Sayaña is also founded on ayni and turqasiña, which are expressed in the ritual/work of thatching houses. These important Andean economic structures of the sayaña could be incorporated into hous
ing-improvement projects to lower costs, increase community participation, and ensure continuity. Community members participate in a system of work exchange, aynisiña, and resource exchange, turqasiña.
Aynisiña is a basic Andean institution wherein peasants set up a system of mutual aid regarding work tasks. For example, someone helps another person thatch his roof; the recipient or his children now owe the helper an ayni for roof thatching or an equivalent task, due at some future time. A local health worker may donate a week at a training course or spray insecticides for a week. In exchange, members of the community owe the health worker an equivalency of work, such as herding the health worker’s sheep or plowing a field.

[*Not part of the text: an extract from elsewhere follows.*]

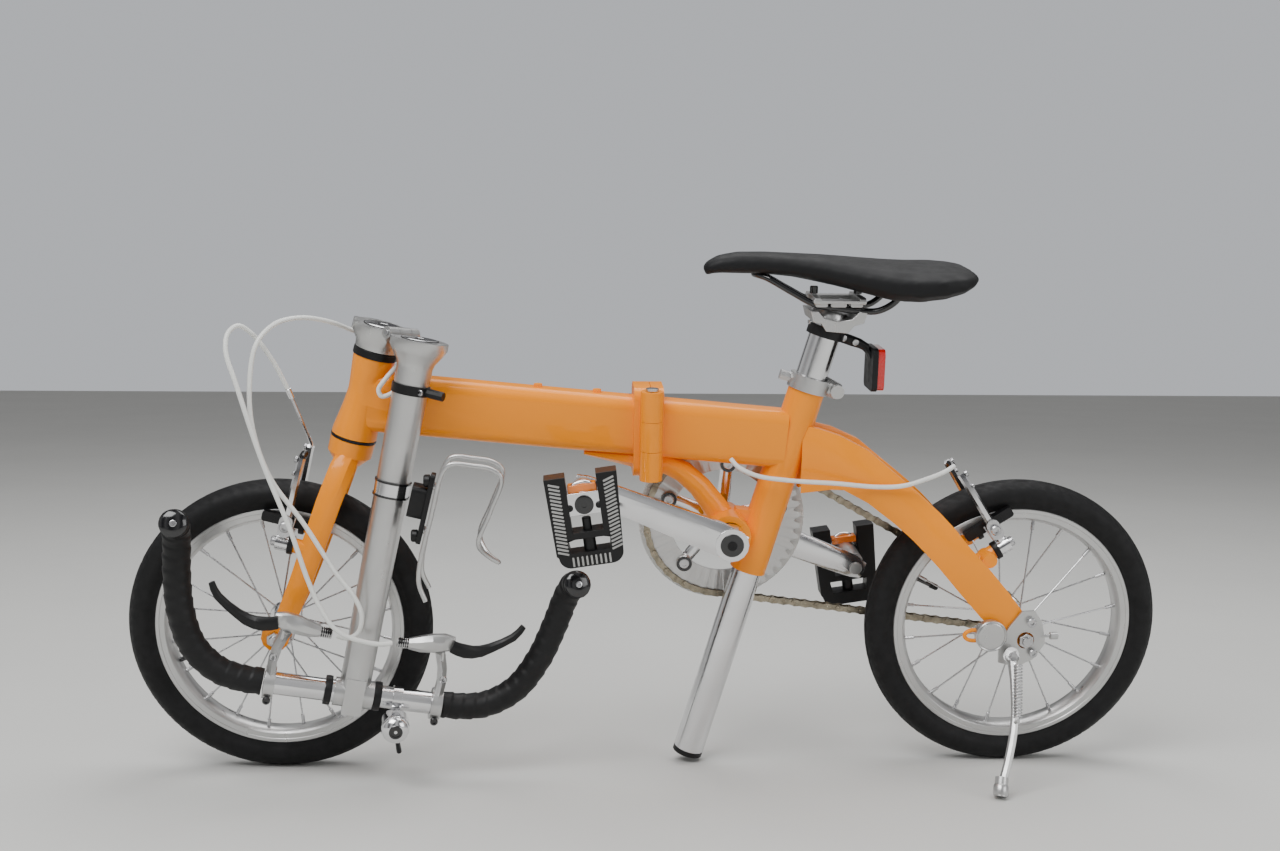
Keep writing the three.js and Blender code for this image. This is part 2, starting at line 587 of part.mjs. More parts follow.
// A wire bottle cage on a bracket behind the post; it is placed in the bicycle's frame while the post is folded.
const cageSide = (side) => [
  [-641, 22, 223], [-648, 19, 245], [-633, 17, 318], [-623, 16, 356], [-615, 16, 366], [-594, 16, 365],
  [-573, 16, 361], [-563, 16, 352], [-574, 16, 318], [-587, 16, 283],
].map(([x, half, z]) => [x, -76 + side * half, z]);
const cageToe = [[-578, -80, 266], [-567, -76, 258], [-578, -72, 266]];
const cagePath = [...cageSide(-1), ...cageToe, ...cageSide(1).reverse()];
const postToBicycle = steeringPlace.clone().multiply(foldPlace);
const intoPost = (geometry) => geometryOf(geometry).clone().applyMatrix4(postToBicycle.clone().invert());
const cageBracket = [
  swept([[-647, -76, 279, 8, 4], [-630, -76, 351, 8, 4]], { sides: 8, steps: 2 }),
  swept([[-652, -74, 300, 7, 9], [-645, -76, 302, 7, 9]], { sides: 8, steps: 1 }),
  swept([[-644, -74, 338, 7, 9], [-635, -76, 340, 7, 9]], { sides: 8, steps: 1 }),
  swept([[-634, -94, 318, 3.5, 3.5], [-637, -76, 320, 3.5, 3.5], [-634, -58, 318, 3.5, 3.5]], { sides: 6, steps: 4, across: X }),
];
part('bottle_cage', intoPost(join(pipe(cagePath, 2.5, 5, 30), ...cageBracket)), SATIN, post);

// ---------------------------------------------------------------- rear half of the frame
const crankY = (y) => [CRANK_AXIS[0], y, CRANK_AXIS[2]];
const SHELL_HALF_WIDTH = 27;
const SHELL_BORE = 17;
const rearTube = mainTube(HINGE_X + 6, -262);
const seatTube = rod(alongSeat(0), alongSeat(-SEAT_TUBE_LENGTH), SEAT_TUBE_RADIUS, 16);
const downStrut = swept([
  [-404, 0, 346, 13, 10], [-384, 0, 343, 12, 12], [-362, 0, 329, 12, 12], [-340, 0, 304, 12, 13], [-326, 0, 282, 13, 15],
], { sides: 10, steps: 5 });
const shell = rod(crankY(-34), crankY(SHELL_HALF_WIDTH), 24, 16);
const web = slab(new THREE.Shape([
  new THREE.Vector2(-324, 254), new THREE.Vector2(-300, 236), new THREE.Vector2(-283, 262),
  new THREE.Vector2(-276, 292), new THREE.Vector2(-312, 296),
]), 16).rotateX(Math.PI / 2).translate(0, 8, 0);
const rearFrame = cut(
  join(rearTube, hingeHalf(HINGE_X + CLEARANCE, -394.6, 1), seatTube, downStrut, shell, web),
  rod(alongSeat(20), alongSeat(-SEAT_TUBE_LENGTH - 20), SEAT_POST_RADIUS + CLEARANCE + 0.1, 16),
  rod(crankY(-60), crankY(60), SHELL_BORE, 16),
);
part('rear_frame', rearFrame, PAINT);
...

Community health workers used ayni during the drought in Bolivia between 1982 and 1984 when they encouraged labor exchanges and cooperation in the communities of the Altiplano to prevent the hoarding of water as well as other conflicts (Bastien 1992). They coordinated the activities of digging wells, routing water, and building irrigation canals. One creative way they used ayni was to have the family of a treated sick person do some public-health service, such as building a latrine or digging a sewage ditch, in return for treatment provided by the local health worker.